- THE PROBLEM
Reproduce the following material exactly, including every line.

— START OF SOURCE DATA —

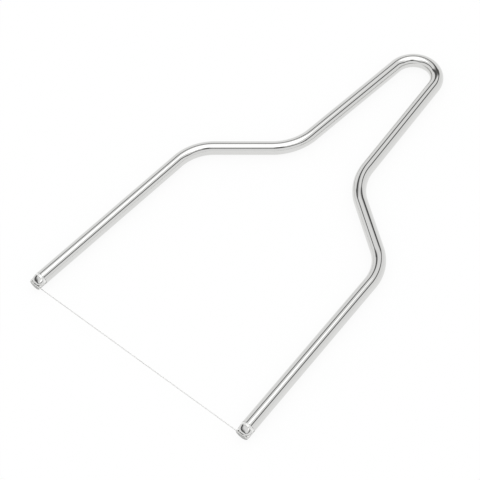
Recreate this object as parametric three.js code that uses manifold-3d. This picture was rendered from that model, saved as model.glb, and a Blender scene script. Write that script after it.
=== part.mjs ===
// Wire butter slicer: one springy bent rod, and a taut cutting wire clamped across its two tips.
// Millimetres. X runs across the slicer, Y from the tips to the handle, Z up from the table it lies on.
// The pieces are drawn with Y = 0 at the tips, and the whole is then centred on the origin.
import * as THREE from "three";
import { mergeVertices } from "three/addons/utils/BufferGeometryUtils.js";
import Module from "manifold-3d";

// Bent rod: the corners are those of its centreline before bending
const ROD_DIAMETER = 6;
const TIP_SPACING = 112.6;
const SHOULDER_CORNER_SPACING = 104;
const SHOULDER_CORNER_Y = 94.1;
const SHOULDER_BEND_RADIUS = 20;
const NECK_CORNER_SPACING = 32.4;
const NECK_CORNER_Y = 121.2;
const NECK_BEND_RADIUS = 23.2;
const HANDLE_BEND_RADIUS = 10.4;
const HANDLE_BEND_Y = 184.1;

// Lapped tip: the top of the rod is cut away down to a floor a little below its axis
const TIP_FLOOR_DROP = 0.5;
const TIP_LAP_LENGTH = 4.2;
const TIP_EDGE_ROUND = 0.3;

// Cutting wire
const WIRE_DIAMETER = 0.4;
const WIRE_BEHIND_TIP = 0.2;
const WIRE_LOOP_SLACK = 0.8;
const WIRE_LOOP_TURN = (3 * Math.PI) / 2;

// Clamp: a half-round saddle that presses the wire on the floor, pulled down by a screw from below
const CLAMP_DIAMETER = 5.8;
const CLAMP_NOSE_SETBACK = 0.5;
const CLAMP_NOSE_LENGTH = 2.3;
const CLAMP_GROOVE_DEPTH = 0.12;
const CLAMP_GROOVE_WIDTH = 0.3;
const CLAMP_EDGE_ROUND = 0.15;
const CLAMP_BORE_DEPTH = 1.55;
const SCREW_SHANK_DIAMETER = 1.6;
const SCREW_HEAD_DIAMETER = 2.6;
const SCREW_HEAD_HEIGHT = 0.95;
const SCREW_SLOT_WIDTH = 0.5;
const SCREW_SLOT_DEPTH = 0.45;
const SCREW_WEB_THICKNESS = 1.25;
const SCREW_END_GAP = 0.25;

// Clearances
const CLAMPED_GAP = 0.1;
const RADIAL_GAP = 0.25;
const LAP_END_GAP = 0.1;
const CUT_OVERRUN = 1;

// Facets
const ROD_SIDES = 32;
const ROD_BEND_STEP = Math.PI / 48;
const WIRE_SIDES = 10;
const WIRE_BEND_STEP = Math.PI / 12;
const TURNED_SIDES = 40;
const ROUND_STEPS = 6;
const NOSE_STEPS = 8;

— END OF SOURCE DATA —

- ANSWER TO THIS EXERCISE
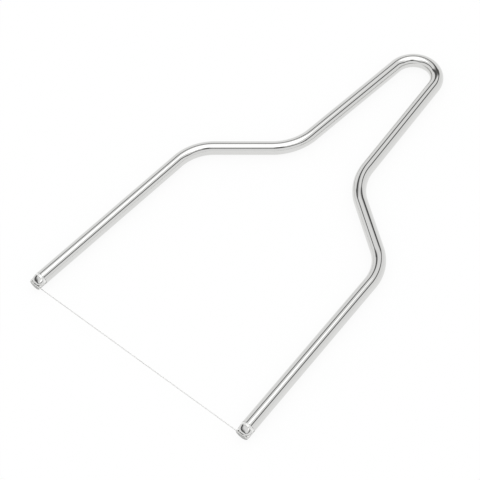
Recreate this object as parametric three.js code that uses manifold-3d. This picture was rendered from that model, saved as model.glb, and a Blender scene script. Write that script after it.
=== part.mjs ===
// Wire butter slicer: one springy bent rod, and a taut cutting wire clamped across its two tips.
// Millimetres. X runs across the slicer, Y from the tips to the handle, Z up from the table it lies on.
// The pieces are drawn with Y = 0 at the tips, and the whole is then centred on the origin.
import * as THREE from "three";
import { mergeVertices } from "three/addons/utils/BufferGeometryUtils.js";
import Module from "manifold-3d";

// Bent rod: the corners are those of its centreline before bending
const ROD_DIAMETER = 6;
const TIP_SPACING = 112.6;
const SHOULDER_CORNER_SPACING = 104;
const SHOULDER_CORNER_Y = 94.1;
const SHOULDER_BEND_RADIUS = 20;
const NECK_CORNER_SPACING = 32.4;
const NECK_CORNER_Y = 121.2;
const NECK_BEND_RADIUS = 23.2;
const HANDLE_BEND_RADIUS = 10.4;
const HANDLE_BEND_Y = 184.1;

// Lapped tip: the top of the rod is cut away down to a floor a little below its axis
const TIP_FLOOR_DROP = 0.5;
const TIP_LAP_LENGTH = 4.2;
const TIP_EDGE_ROUND = 0.3;

// Cutting wire
const WIRE_DIAMETER = 0.4;
const WIRE_BEHIND_TIP = 0.2;
const WIRE_LOOP_SLACK = 0.8;
const WIRE_LOOP_TURN = (3 * Math.PI) / 2;

// Clamp: a half-round saddle that presses the wire on the floor, pulled down by a screw from below
const CLAMP_DIAMETER = 5.8;
const CLAMP_NOSE_SETBACK = 0.5;
const CLAMP_NOSE_LENGTH = 2.3;
const CLAMP_GROOVE_DEPTH = 0.12;
const CLAMP_GROOVE_WIDTH = 0.3;
const CLAMP_EDGE_ROUND = 0.15;
const CLAMP_BORE_DEPTH = 1.55;
const SCREW_SHANK_DIAMETER = 1.6;
const SCREW_HEAD_DIAMETER = 2.6;
const SCREW_HEAD_HEIGHT = 0.95;
const SCREW_SLOT_WIDTH = 0.5;
const SCREW_SLOT_DEPTH = 0.45;
const SCREW_WEB_THICKNESS = 1.25;
const SCREW_END_GAP = 0.25;

// Clearances
const CLAMPED_GAP = 0.1;
const RADIAL_GAP = 0.25;
const LAP_END_GAP = 0.1;
const CUT_OVERRUN = 1;

// Facets
const ROD_SIDES = 32;
const ROD_BEND_STEP = Math.PI / 48;
const WIRE_SIDES = 10;
const WIRE_BEND_STEP = Math.PI / 12;
const TURNED_SIDES = 40;
const ROUND_STEPS = 6;
const NOSE_STEPS = 8;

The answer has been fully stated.